Instruction
Write the records out again, precisely as they stand.

— START Data in this exercise —

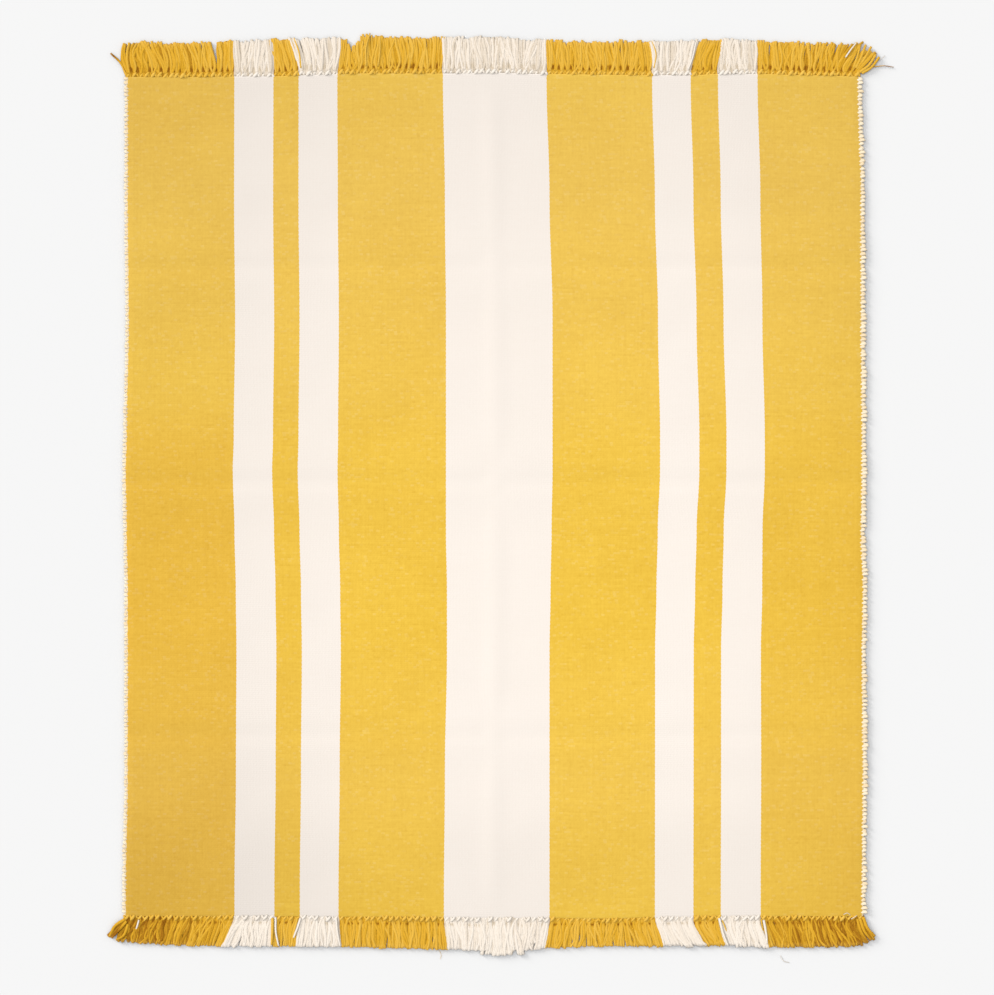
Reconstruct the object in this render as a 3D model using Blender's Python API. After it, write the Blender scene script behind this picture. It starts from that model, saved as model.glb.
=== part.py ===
"""Striped flat-woven cotton rug with a knotted heading and a yarn fringe at each end.

Units are metres, with +Z up. The rug lies on the plane Z = 0, its length along Y and its width along X.
The origin is on that plane, under the middle of the rug's outline. The far end is at +Y.
"""

import math
from typing import NamedTuple

import bmesh
import bpy

MM = 0.001

# The woven field
CLOTH_THICKNESS = 4.0 * MM
SELVEDGE_THICKNESS = 2.6 * MM
SELVEDGE_ROUND = 4.0 * MM
NOMINAL_EDGE = 700.0 * MM
PIECE_GAP = 0.3 * MM

# The heading, a row of half-hitch knots that ties off the warp at each end
HEADING_WIDTH = 8.0 * MM
VALLEY_HEIGHT = 3.4 * MM
KNOT_HEIGHT = 5.4 * MM
SHOULDER_SHARE = 0.64
KNOT_SLANT = 2.4 * MM
KNOT_FLANK = 0.1

# The lengthwise crease, which fades out before it reaches the headings
SPINE_HEIGHT = 0.7 * MM
SPINE_HALF_WIDTH = 26.0 * MM
SPINE_FADE = 70.0 * MM

# The fringe's locks
LOCK_FILL = 0.82
LOCK_CREST_SHARE = 0.66
LOCK_BOW = 0.8 * MM
LOCK_UNEVENNESS = 2.0 * MM
TURN_PER_LOCK = 2.4


class Stripe(NamedTuple):
    """A lengthwise stripe: its yarn, its width and the knots that tie it off at each end."""

    yarn: str
    width_mm: float
    knots: int


class Drift(NamedTuple):
    """How far the weave wanders towards +X, in millimetres, at one place along the rug."""

    place_mm: float
    left_selvedge: float
    left_stripes: float
    centre_left: float
    centre_right: float
    right_stripes: float
    right_selvedge: float


class Crease(NamedTuple):
    """A soft trough across the rug, left by folding, between two low swells of the cloth.

    The swells' height is given at the rug's left side, its middle and its right side. They crest at
    shoulder_mm from the crease and are level again fade_mm farther out.
    """

    place_mm: float
    left_mm: float
    centre_mm: float
    right_mm: float
    shoulder_mm: float
    fade_mm: float


class EndSection(NamedTuple):
    """An end of the rug at one place across it.

    edge_mm is how far out the heading ends. The fringe reaches reach_mm past it, and lean_deg is how far
    it leans from straight out towards +X.
    """

    place_mm: float
    edge_mm: float
    lean_deg: float
    reach_mm: float


class Knot(NamedTuple):
    """A knot's left and right sides across the rug, and the number of the yarn that it ties."""

    left: float
    right: float
    yarn: int


class LockLine(NamedTuple):
    """A lock's middle line on the floor: its root, its lean as a slope, its reach and its bow."""

    x: float
    y: float
    slope: float
    reach: float
    bow: float

    def x_at(self, share):
        """Where the line is across the rug at a share of its reach."""
        return self.x + self.reach * share * self.slope + self.bow * math.sin(math.pi * share)


class LockStep(NamedTuple):
    """A section of a lock, as shares of its reach, of the width it has room for and of its height."""

    reach: float
    width: float
    height: float


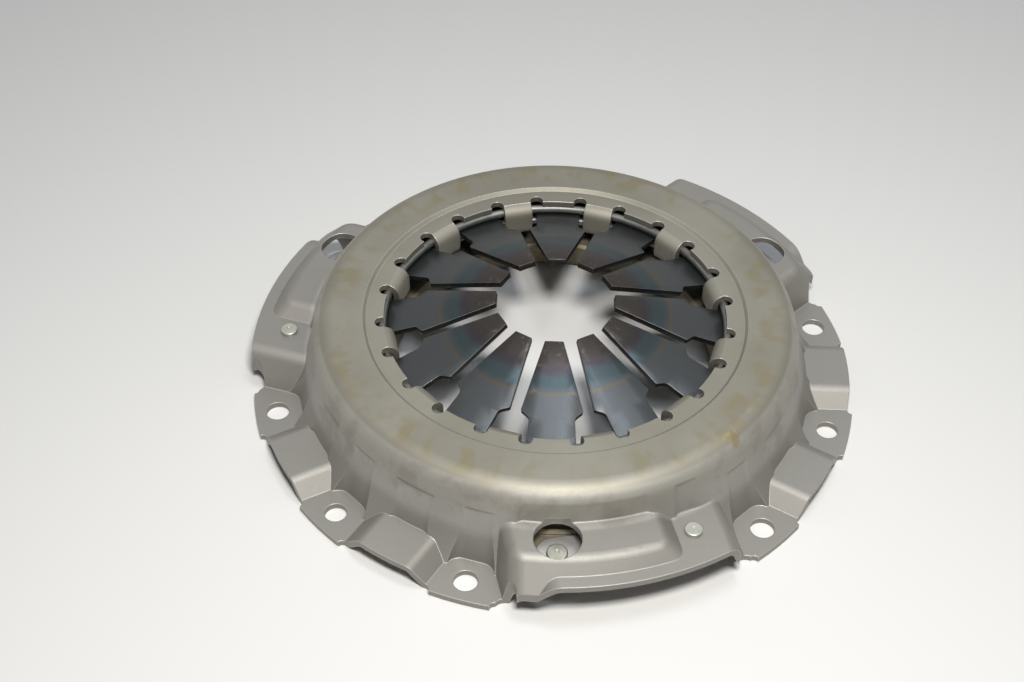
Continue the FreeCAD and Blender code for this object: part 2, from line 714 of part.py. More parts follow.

— END Data in this exercise —

Output
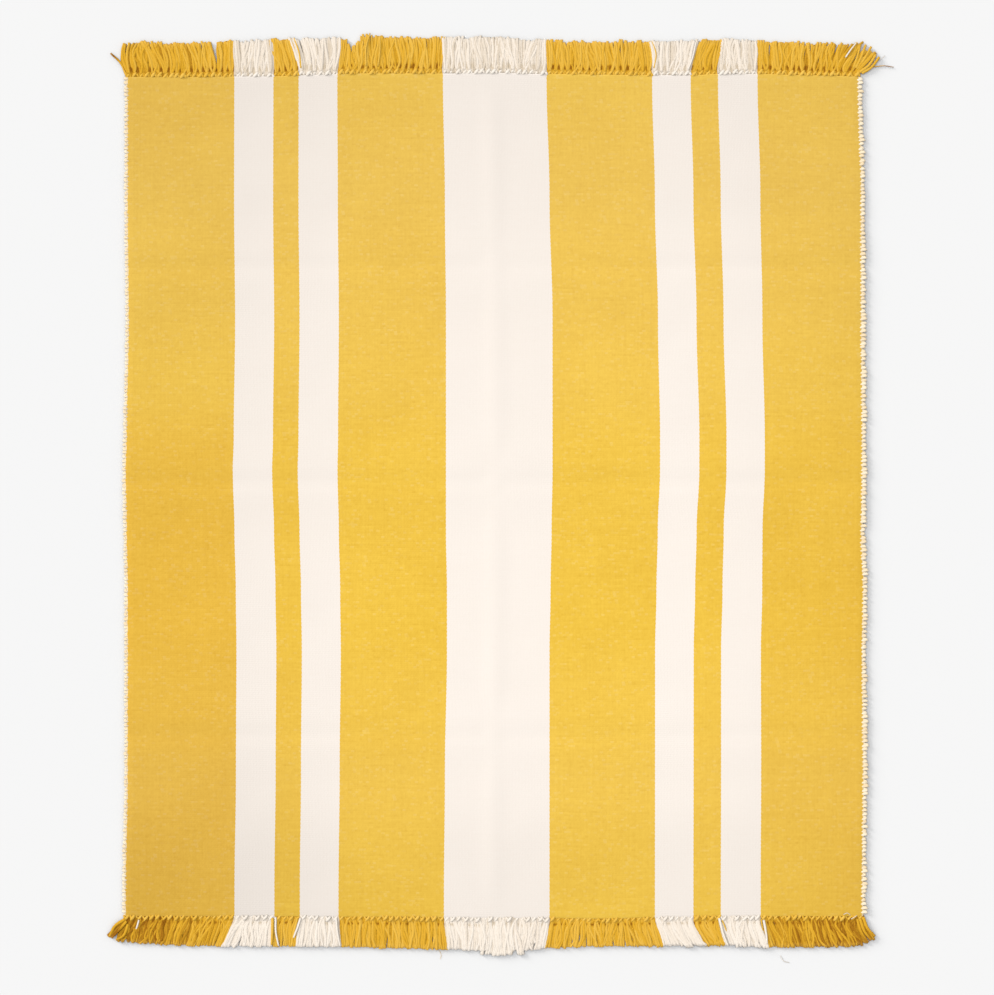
Reconstruct the object in this render as a 3D model using Blender's Python API. After it, write the Blender scene script behind this picture. It starts from that model, saved as model.glb.
=== part.py ===
"""Striped flat-woven cotton rug with a knotted heading and a yarn fringe at each end.

Units are metres, with +Z up. The rug lies on the plane Z = 0, its length along Y and its width along X.
The origin is on that plane, under the middle of the rug's outline. The far end is at +Y.
"""

import math
from typing import NamedTuple

import bmesh
import bpy

MM = 0.001

# The woven field
CLOTH_THICKNESS = 4.0 * MM
SELVEDGE_THICKNESS = 2.6 * MM
SELVEDGE_ROUND = 4.0 * MM
NOMINAL_EDGE = 700.0 * MM
PIECE_GAP = 0.3 * MM

# The heading, a row of half-hitch knots that ties off the warp at each end
HEADING_WIDTH = 8.0 * MM
VALLEY_HEIGHT = 3.4 * MM
KNOT_HEIGHT = 5.4 * MM
SHOULDER_SHARE = 0.64
KNOT_SLANT = 2.4 * MM
KNOT_FLANK = 0.1

# The lengthwise crease, which fades out before it reaches the headings
SPINE_HEIGHT = 0.7 * MM
SPINE_HALF_WIDTH = 26.0 * MM
SPINE_FADE = 70.0 * MM

# The fringe's locks
LOCK_FILL = 0.82
LOCK_CREST_SHARE = 0.66
LOCK_BOW = 0.8 * MM
LOCK_UNEVENNESS = 2.0 * MM
TURN_PER_LOCK = 2.4


class Stripe(NamedTuple):
    """A lengthwise stripe: its yarn, its width and the knots that tie it off at each end."""

    yarn: str
    width_mm: float
    knots: int


class Drift(NamedTuple):
    """How far the weave wanders towards +X, in millimetres, at one place along the rug."""

    place_mm: float
    left_selvedge: float
    left_stripes: float
    centre_left: float
    centre_right: float
    right_stripes: float
    right_selvedge: float


class Crease(NamedTuple):
    """A soft trough across the rug, left by folding, between two low swells of the cloth.

    The swells' height is given at the rug's left side, its middle and its right side. They crest at
    shoulder_mm from the crease and are level again fade_mm farther out.
    """

    place_mm: float
    left_mm: float
    centre_mm: float
    right_mm: float
    shoulder_mm: float
    fade_mm: float


class EndSection(NamedTuple):
    """An end of the rug at one place across it.

    edge_mm is how far out the heading ends. The fringe reaches reach_mm past it, and lean_deg is how far
    it leans from straight out towards +X.
    """

    place_mm: float
    edge_mm: float
    lean_deg: float
    reach_mm: float


class Knot(NamedTuple):
    """A knot's left and right sides across the rug, and the number of the yarn that it ties."""

    left: float
    right: float
    yarn: int


class LockLine(NamedTuple):
    """A lock's middle line on the floor: its root, its lean as a slope, its reach and its bow."""

    x: float
    y: float
    slope: float
    reach: float
    bow: float

    def x_at(self, share):
        """Where the line is across the rug at a share of its reach."""
        return self.x + self.reach * share * self.slope + self.bow * math.sin(math.pi * share)


class LockStep(NamedTuple):
    """A section of a lock, as shares of its reach, of the width it has room for and of its height."""

    reach: float
    width: float
    height: float


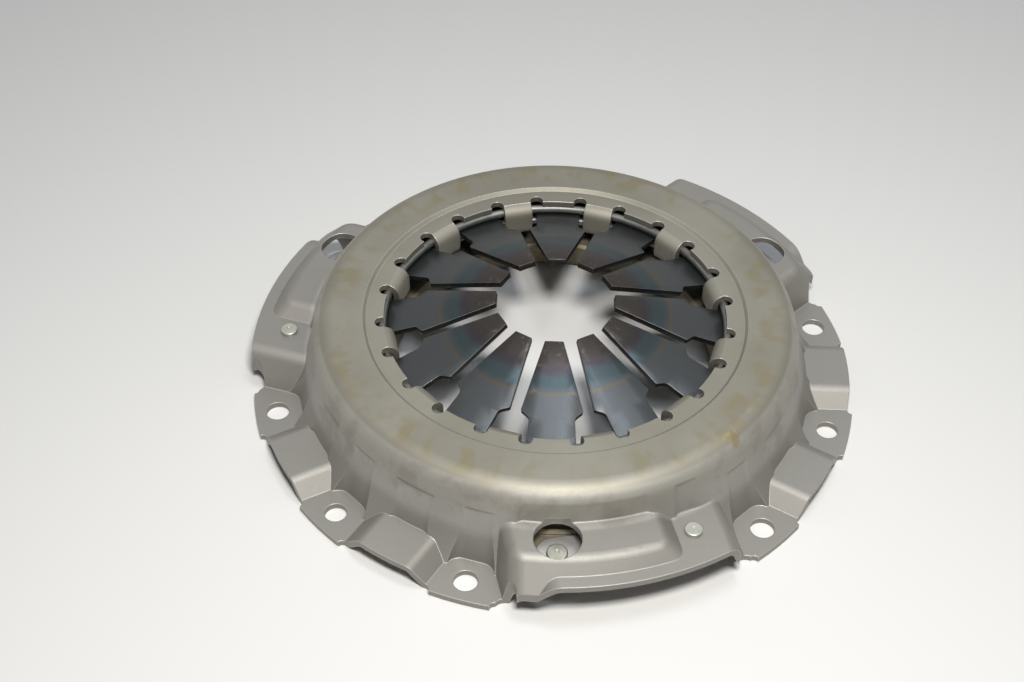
Continue the FreeCAD and Blender code for this object: part 2, from line 714 of part.py. More parts follow.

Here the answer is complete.